NEW YORK _ There are hard losses _ brutal one-run games, bad injuries or the dreaded extra-inning walk-off.
And then there was Saturday at Citi Field, which somehow seemed just as bad as all of those combined.
It's not just that the Mets are in do-or-die territory (they've been there for a while), and it wasn't necessarily that they wasted a gritty performance by Jacob deGrom (that happens fairly regularly). It was all the opportunities they squandered against the Dodgers, including prime ones in the sixth and seventh. It was the fact that Chase Utley _ the player Mets fans dislike probably more than anyone _ had a single in a back-breaking eighth. It was Matt Kemp's spirit-crushing grand slam, and the defensive miscue that helped set it up. It was the fact that this 8-3 loss put them a season-low 12 games under .500, and seemed to proclaim this season all but over.

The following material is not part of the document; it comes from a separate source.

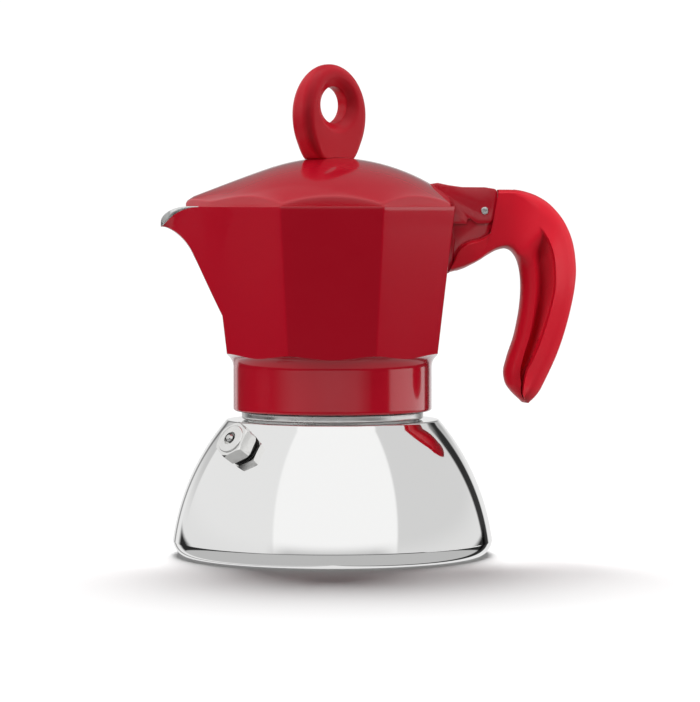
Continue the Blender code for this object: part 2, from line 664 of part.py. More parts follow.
def handle_outline():
    """Side outline of the handle, clockwise from its top edge by the lid."""
    spine = [(50.6, 111.8), (55.5, 111.7), (59.2, 111.0), (62.9, 109.6), (66.6, 107.1), (70.2, 103.0), (72.6, 98.4),
             (73.9, 93.8), (74.55, 88.5), (74.4, 84.0), (73.5, 78.0), (71.6, 70.0), (69.0, 62.0), (65.8, 54.8)]
    tip = [(62.6, 48.4), (60.9, 45.8), (59.6, 45.3), (57.4, 46.6)]
    grip = [(54.3, 49.8), (52.6, 53.2), (52.2, 57.4), (53.4, 61.4), (55.2, 67.0), (56.6, 73.6), (57.4, 81.0),
            (57.2, 86.0), (56.2, 90.4), (54.4, 93.0), (51.9, 93.8), (49.4, 92.9)]
    wedge = [(44.5, 89.9), (40.2, 87.7), (38.0, 86.9), (36.6, 86.6), (35.8, 87.2), (36.2, 88.8), (38.3, 93.4), (39.7, 95.1),
             (41.7, 96.1), (45.4, 97.0), (48.3, 98.8), (50.0, 101.4), (50.8, 104.2), (50.9, 107.6)]
    return spine + tip + grip + wedge


def handle(plastic, group, cutters):
    body = plate("handle", handle_outline(), HANDLE_HALF, plastic, group)
    shallow_bevel(body, 2.2, 50, 3)
    slot = [(30.0, 87.4), (37.5, 90.1), (46.2, 94.5), (47.9, 96.1), (48.5, 98.8), (50.5, 101.2), (51.4, 104.4),
            (51.4, 108.0), (30.0, 108.0)]
    boolean(body, plate("plate_room", slot, TONGUE_HALF + GAP, None, cutters))
    boolean(body, box("pad_room", (30, -PAD_HALF - GAP, 80), (37.7, PAD_HALF + GAP, 105), cutters))
    boolean(body, rod("handle_screw_hole", screw_line(-1.0), screw_line(6.0), 1.5, None, cutters, 16))
    boolean(body, rod("handle_head_room", screw_line(2.0), screw_line(8.0), 2.6, None, cutters, 20))
    boolean(body, box("ear_room", (30, -EAR_OUTER - 0.4, 98.6), (55.4, EAR_OUTER + 0.4, 120), cutters))
    return body


def handle_screw(steel, group):
    head = [(0.0, 3.6), (1.6, 3.6), (2.2, 3.0), (2.2, 2.3), (1.2, 2.3), (1.2, -5.6), (0.8, -6.0), (0.0, -6.0)]
    piece = turned("handle_screw", head, steel, group, 20, closed=False)
    turn = (screw_line(1) - screw_line(0)).to_track_quat("Z", "Y").to_matrix().to_4x4()
    piece.matrix_world = Matrix.Translation(screw_line(0) * MM) @ turn
    return piece


# ---------------------------------------------------------------- assembly

def build():
    clear_scene()
    group = collection("moka_pot")
    cutters = collection("cutters")
    red_paint = material("red_enamel", (0.36, 0.012, 0.02), 0.16, 0.0)
    red_plastic = material("red_plastic", (0.46, 0.018, 0.03), 0.42, 0.0)
    steel = material("polished_steel", (0.80, 0.80, 0.80), 0.10, 1.0)
    aluminium = material("aluminium", (0.82, 0.82, 0.82), 0.35, 1.0)
    nickel = material("nickel_brass", (0.74, 0.71, 0.66), 0.22, 1.0)
    rubber = material("black_rubber", (0.03, 0.03, 0.03), 0.7, 0.0)
    white_rubber = material("white_rubber", (0.75, 0.74, 0.70), 0.6, 0.0)

    shell = boiler_shell(steel, group)
    liner = boiler_liner(aluminium, group)
    wall_hole = rod("valve_hole", on_valve(-12), on_valve(8), VALVE_HOLE_R, None, cutters, 32)
    boolean(shell, wall_hole)
    boolean(liner, wall_hole)
    valve_parts(nickel, rubber, steel, group, cutters)
    funnel_parts(aluminium, group, cutters)
    seal_parts(white_rubber, aluminium, group, cutters)
    collector_body(red_paint, group, cutters)
    column_parts(aluminium, group, cutters)
    lid(red_paint, group, cutters)
    hinge_pin(steel, group)
    knob(red_plastic, group, cutters)
    knob_fixings(steel, group)
    handle(red_plastic, group, cutters)
    handle_screw(steel, group)


build()
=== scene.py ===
"""Looks of the moka pot: fine surfaces, materials, light and camera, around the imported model.

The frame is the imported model's own: metres, +Z up, +X to the handle, a flat side facing -Y.
Sizes below are in millimetres; MM turns them into metres.
"""

import json
import math

import bmesh
import bpy
import numpy as np
from mathutils import Matrix, Vector


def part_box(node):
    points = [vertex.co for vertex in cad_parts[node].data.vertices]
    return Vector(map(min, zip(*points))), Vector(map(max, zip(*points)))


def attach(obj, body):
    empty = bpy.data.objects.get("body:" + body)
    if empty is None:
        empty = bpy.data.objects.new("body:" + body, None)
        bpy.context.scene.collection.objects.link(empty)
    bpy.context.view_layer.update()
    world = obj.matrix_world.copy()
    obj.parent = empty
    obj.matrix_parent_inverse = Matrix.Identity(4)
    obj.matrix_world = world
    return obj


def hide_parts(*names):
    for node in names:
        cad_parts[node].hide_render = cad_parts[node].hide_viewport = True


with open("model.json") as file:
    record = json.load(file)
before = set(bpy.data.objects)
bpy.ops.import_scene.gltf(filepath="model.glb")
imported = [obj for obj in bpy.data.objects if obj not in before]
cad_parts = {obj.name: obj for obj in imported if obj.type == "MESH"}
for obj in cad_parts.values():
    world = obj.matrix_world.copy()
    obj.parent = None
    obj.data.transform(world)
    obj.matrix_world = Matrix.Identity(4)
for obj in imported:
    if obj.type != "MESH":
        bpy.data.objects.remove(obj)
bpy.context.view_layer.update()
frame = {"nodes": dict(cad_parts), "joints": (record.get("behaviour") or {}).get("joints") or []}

MM = 0.001
JOINTS = {joint["name"]: joint for joint in frame["joints"]}


def node_box(node):
    """A CAD node's lowest and highest corners, in mm."""
    low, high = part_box(node)
    return low / MM, high / MM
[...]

The Dodgers scored five runs against Robert Gsellman in the fifth _ aided by Michael Conforto's second misplay in center field _ and the offense did little against a Dodgers bullpen that tossed six strong innings in light of Clayton Kershaw's scheduled shortened start.
The Dodgers led 3-2 before that eighth inning, which started with a single by Cody Bellinger. Yasiel Puig followed up with a liner to center, which appeared catchable but was misjudged by Conforto (Puig was called out at second base trying to stretch it into a double). An intentional walk put runners on the corners, and Enrique Hernandez's suicide squeeze just barely scored Bellinger. Utley singled and Kemp, pinch hitting, hit his 13th home run of the season to left, on a two-seam fastball, making it 8-2.

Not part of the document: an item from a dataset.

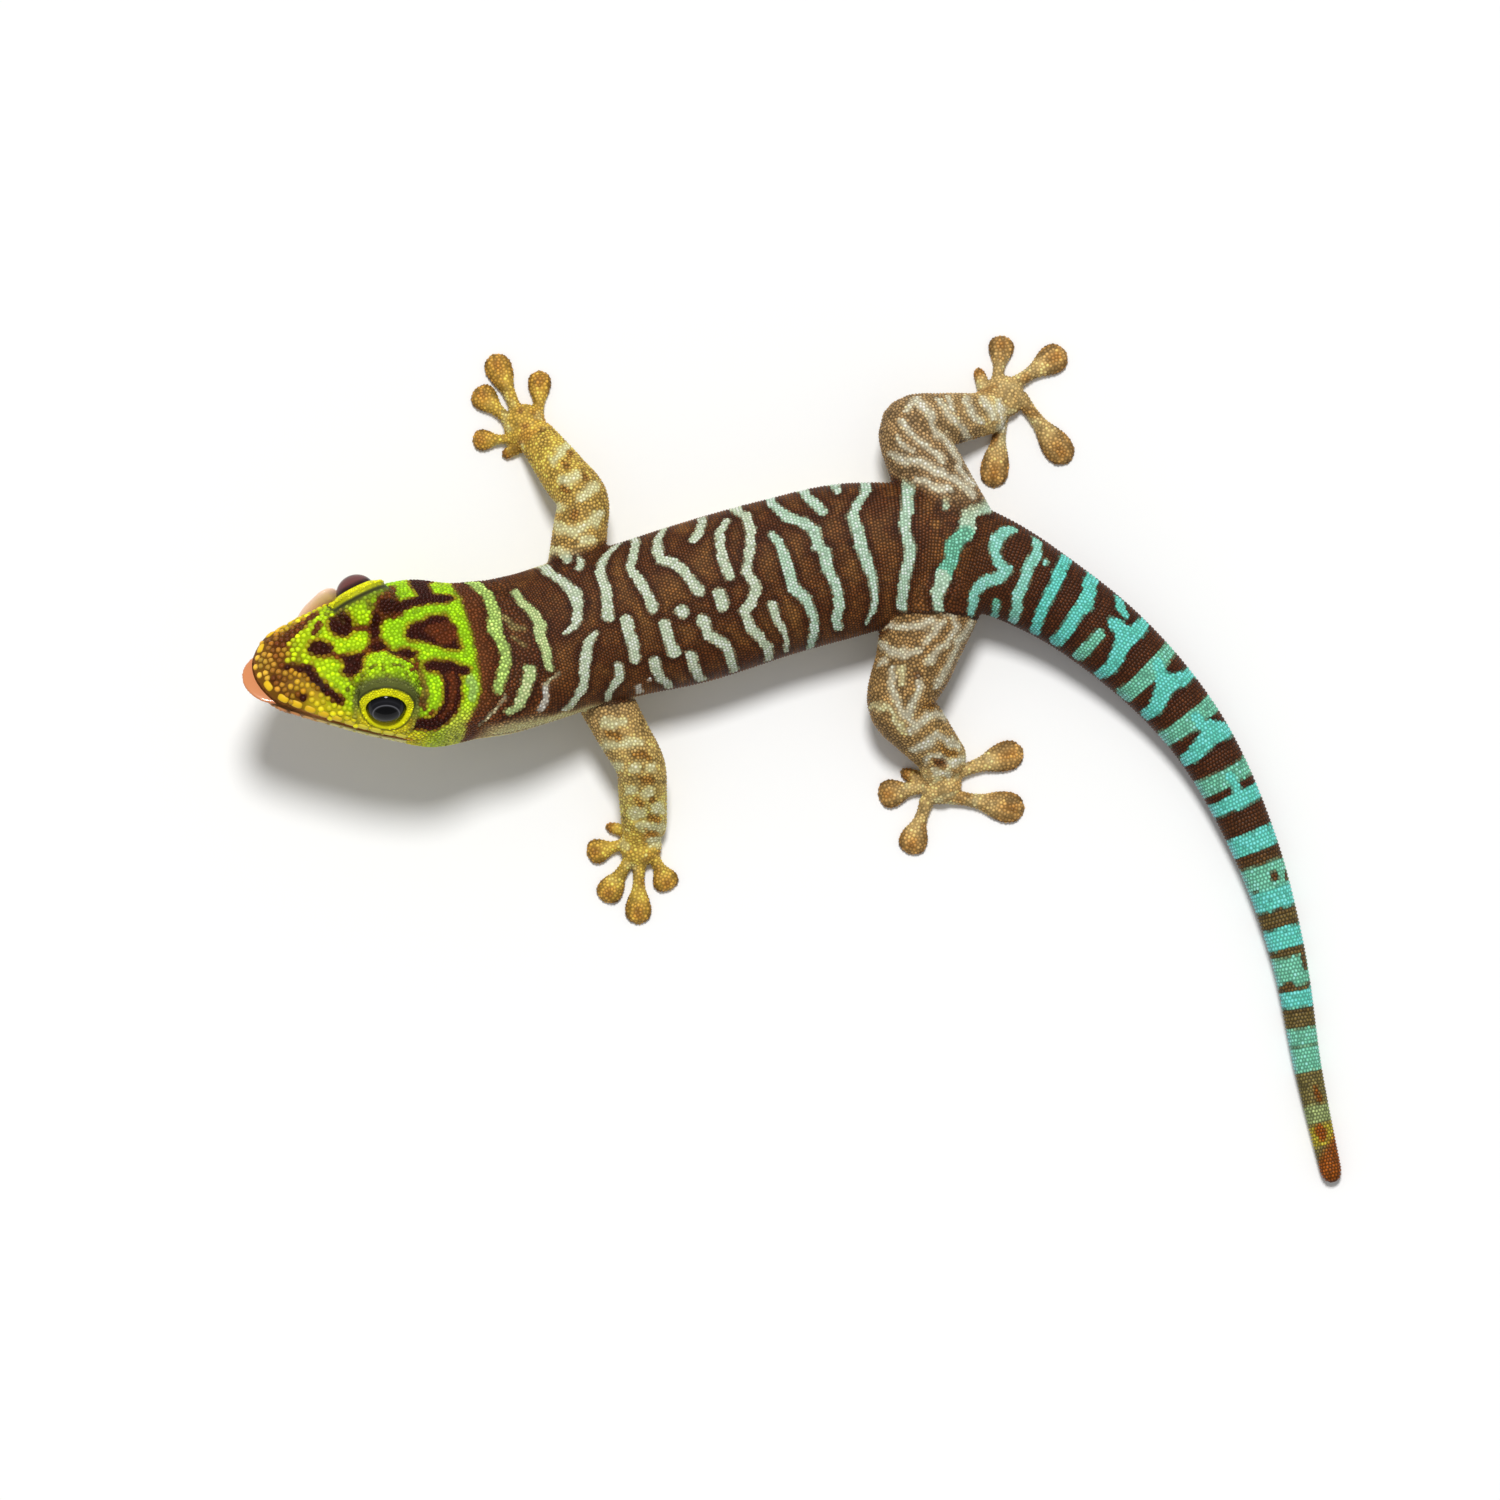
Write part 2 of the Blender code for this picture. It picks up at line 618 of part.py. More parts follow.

That inning capped an evening of frustration and futility.
DeGrom, who went into Saturday having given up one earned run or fewer in 10 of his last 11 starts, matched that quota two batters in. After getting drilled by Joc Pederson's comebacker and getting the out at first, deGrom served up a home run on the very next pitch, a 97-mph fastball to Max Muncy, which he drilled to the upper deck in right. The next batter, Justin Turner, got on base on Todd Frazier's fielding error, but deGrom clamped down after that, with a strikeout and a fielder's choice.
Too often, though, even one run has been too much for the Mets to overcome when deGrom starts. That wasn't the case Saturday, when Michael Conforto drilled a double to the wall in the bottom of the second _ the first hit off Clayton Kershaw _ and Jose Bautista followed up with a run-scoring double of his own. He's now reached base safely in nine straight games, and made a nifty running catch in right field in the third, stealing a potential extra-base hit from Muncy.

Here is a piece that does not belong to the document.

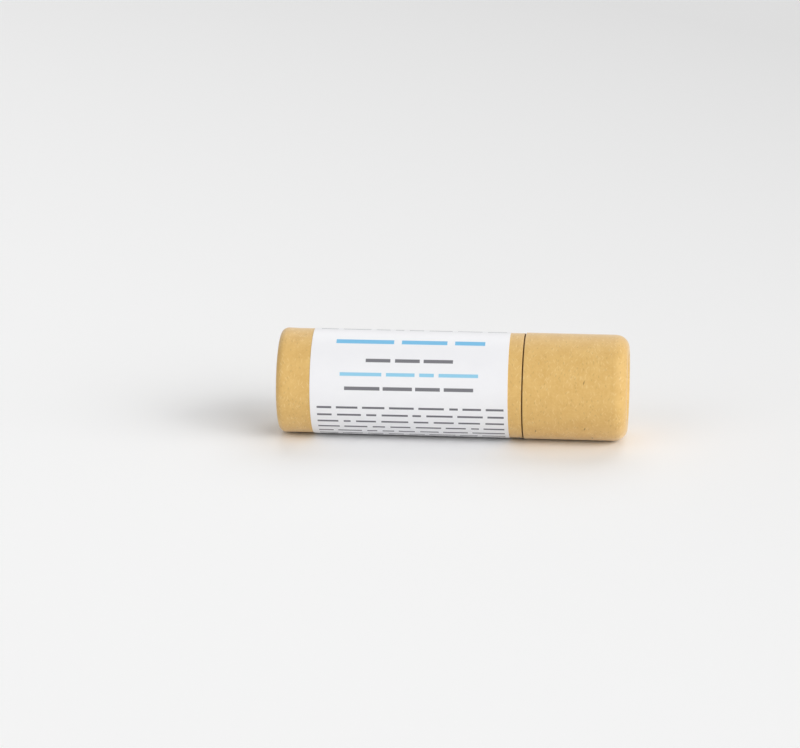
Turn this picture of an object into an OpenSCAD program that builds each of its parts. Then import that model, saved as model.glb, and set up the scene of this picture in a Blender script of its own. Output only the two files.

Kershaw, who faced the Mets in lieu of a rehab start, wasn't quite his dominant self after a little less than a month on the disabled list. He let up a single to deGrom to lead off the third, and a one-out single to Frazier to put runners on first and second. Wilmer Flores singled on Kershaw's 88-mph fastball to plate deGrom and give the Mets the lead.
Kershaw lasted three innings and 55 pitches, in what was an expected shortened start. He gave up the two earned runs, five hits and a walk with four strikeouts, his fastball velocity hovering around 90 mph.
And almost all season, those two runs the Mets scored would have been enough for deGrom to leave with a lead, but not Saturday. DeGrom struggled in the top of the fourth, allowing back-to-back runners to reach on a single and a walk. With two outs, Kershaw was lifted for pinch hitter Chris Taylor, who doubled to right to score two and give the Dodgers a 3-2 lead. DeGrom actually appeared to have strike three on Taylor, but the ball was called low, and the double came a pitch later. It was the first time deGrom had let up that many earned runs since April 16. DeGrom eventually got out of the inning without any more damage, but not before barking at plate umpire Ed Hickox as he walked off.
The Mets seemed primed to at least tie the game in the fifth, when they led off the inning with back-to-back singles from Brandon Nimmo and Frazier to place runners at the corners, but reliever Caleb Ferguson struck out the next two, and got Conforto to ground out to first to a chorus of boos.